**WORK TO DO**: Your task is to write out the complete listing exactly as it is shown.

——————————

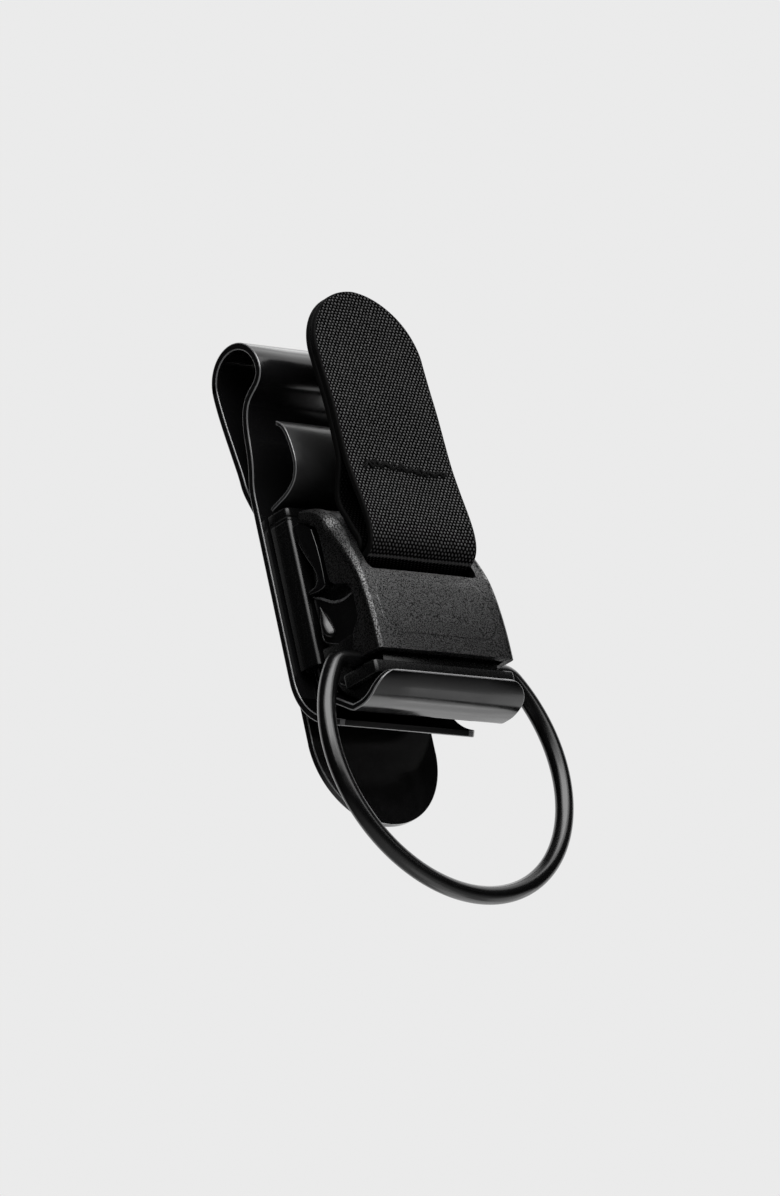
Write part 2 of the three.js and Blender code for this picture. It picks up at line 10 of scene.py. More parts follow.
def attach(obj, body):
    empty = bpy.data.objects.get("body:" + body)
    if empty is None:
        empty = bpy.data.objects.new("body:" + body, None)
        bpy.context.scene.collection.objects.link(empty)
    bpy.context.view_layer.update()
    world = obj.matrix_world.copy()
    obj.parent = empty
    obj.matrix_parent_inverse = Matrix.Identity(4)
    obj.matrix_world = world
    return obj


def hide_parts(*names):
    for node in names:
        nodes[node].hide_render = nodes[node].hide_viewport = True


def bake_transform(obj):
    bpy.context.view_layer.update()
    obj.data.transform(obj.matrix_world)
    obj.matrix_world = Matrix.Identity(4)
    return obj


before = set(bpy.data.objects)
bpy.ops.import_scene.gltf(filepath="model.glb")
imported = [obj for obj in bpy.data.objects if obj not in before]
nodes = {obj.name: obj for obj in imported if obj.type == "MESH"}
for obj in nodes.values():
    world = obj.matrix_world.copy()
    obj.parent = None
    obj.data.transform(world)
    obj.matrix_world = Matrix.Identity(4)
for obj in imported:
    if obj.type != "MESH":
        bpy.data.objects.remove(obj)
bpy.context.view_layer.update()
MM = 0.001
scene = bpy.context.scene
scene.view_settings.view_transform = "Standard"
scene.view_settings.look = "None"

# ------------------------------------------------------------------ camera
right = Vector((0.7446, -0.6368, -0.2000)).normalized()
back = Vector((-0.6633, -0.6725, -0.3282))
back = (back - right * back.dot(right)).normalized()
up = back.cross(right).normalized()
cam_data = bpy.data.cameras.new("camera")
cam = bpy.data.objects.new("camera", cam_data)
scene.collection.objects.link(cam)
cam_data.sensor_width = 36.0
cam_data.lens = 36.0 * 10000.0 / 1196.0
cam_data.clip_start = 0.05
cam_data.clip_end = 20.0
# the strip's left front edge at (-13.3, -1.0, 0) mm lands at pixel (279.6, 613.0) of the 780 x 1196 frame
depth = 10000.0 / 7.5 * MM
ref = Vector((-13.3, -1.0, 0.0)) * MM
off_r = (279.6 - 390.0) / 10000.0 * depth
off_u = -(613.0 - 598.0) / 10000.0 * depth
cam.matrix_world = Matrix.Translation(ref - right * off_r - up * off_u + back * depth) @ Matrix(
    (
        (right.x, up.x, back.x, 0),
        (right.y, up.y, back.y, 0),
        (right.z, up.z, back.z, 0),
        (0, 0, 0, 1),
    )
)
scene.camera = cam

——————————

**EXERCISE RESPONSE**:
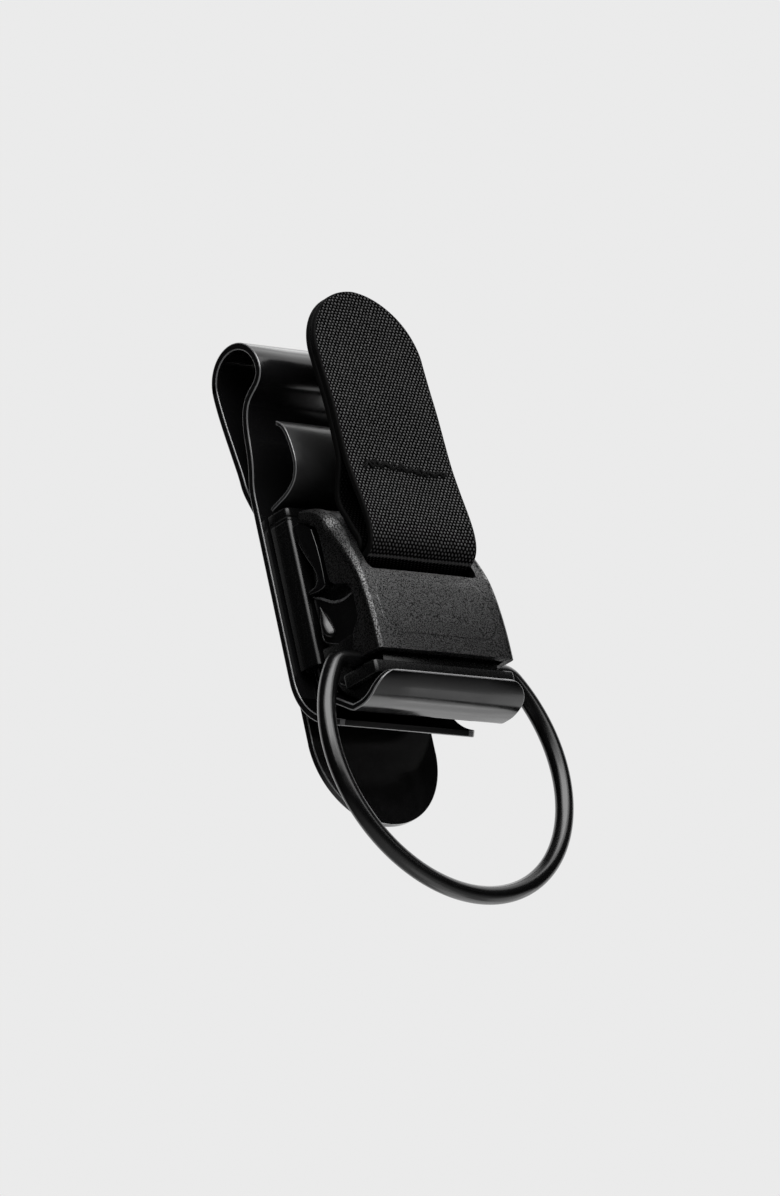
Write part 2 of the three.js and Blender code for this picture. It picks up at line 10 of scene.py. More parts follow.
def attach(obj, body):
    empty = bpy.data.objects.get("body:" + body)
    if empty is None:
        empty = bpy.data.objects.new("body:" + body, None)
        bpy.context.scene.collection.objects.link(empty)
    bpy.context.view_layer.update()
    world = obj.matrix_world.copy()
    obj.parent = empty
    obj.matrix_parent_inverse = Matrix.Identity(4)
    obj.matrix_world = world
    return obj


def hide_parts(*names):
    for node in names:
        nodes[node].hide_render = nodes[node].hide_viewport = True


def bake_transform(obj):
    bpy.context.view_layer.update()
    obj.data.transform(obj.matrix_world)
    obj.matrix_world = Matrix.Identity(4)
    return obj


before = set(bpy.data.objects)
bpy.ops.import_scene.gltf(filepath="model.glb")
imported = [obj for obj in bpy.data.objects if obj not in before]
nodes = {obj.name: obj for obj in imported if obj.type == "MESH"}
for obj in nodes.values():
    world = obj.matrix_world.copy()
    obj.parent = None
    obj.data.transform(world)
    obj.matrix_world = Matrix.Identity(4)
for obj in imported:
    if obj.type != "MESH":
        bpy.data.objects.remove(obj)
bpy.context.view_layer.update()
MM = 0.001
scene = bpy.context.scene
scene.view_settings.view_transform = "Standard"
scene.view_settings.look = "None"

# ------------------------------------------------------------------ camera
right = Vector((0.7446, -0.6368, -0.2000)).normalized()
back = Vector((-0.6633, -0.6725, -0.3282))
back = (back - right * back.dot(right)).normalized()
up = back.cross(right).normalized()
cam_data = bpy.data.cameras.new("camera")
cam = bpy.data.objects.new("camera", cam_data)
scene.collection.objects.link(cam)
cam_data.sensor_width = 36.0
cam_data.lens = 36.0 * 10000.0 / 1196.0
cam_data.clip_start = 0.05
cam_data.clip_end = 20.0
# the strip's left front edge at (-13.3, -1.0, 0) mm lands at pixel (279.6, 613.0) of the 780 x 1196 frame
depth = 10000.0 / 7.5 * MM
ref = Vector((-13.3, -1.0, 0.0)) * MM
off_r = (279.6 - 390.0) / 10000.0 * depth
off_u = -(613.0 - 598.0) / 10000.0 * depth
cam.matrix_world = Matrix.Translation(ref - right * off_r - up * off_u + back * depth) @ Matrix(
    (
        (right.x, up.x, back.x, 0),
        (right.y, up.y, back.y, 0),
        (right.z, up.z, back.z, 0),
        (0, 0, 0, 1),
    )
)
scene.camera = cam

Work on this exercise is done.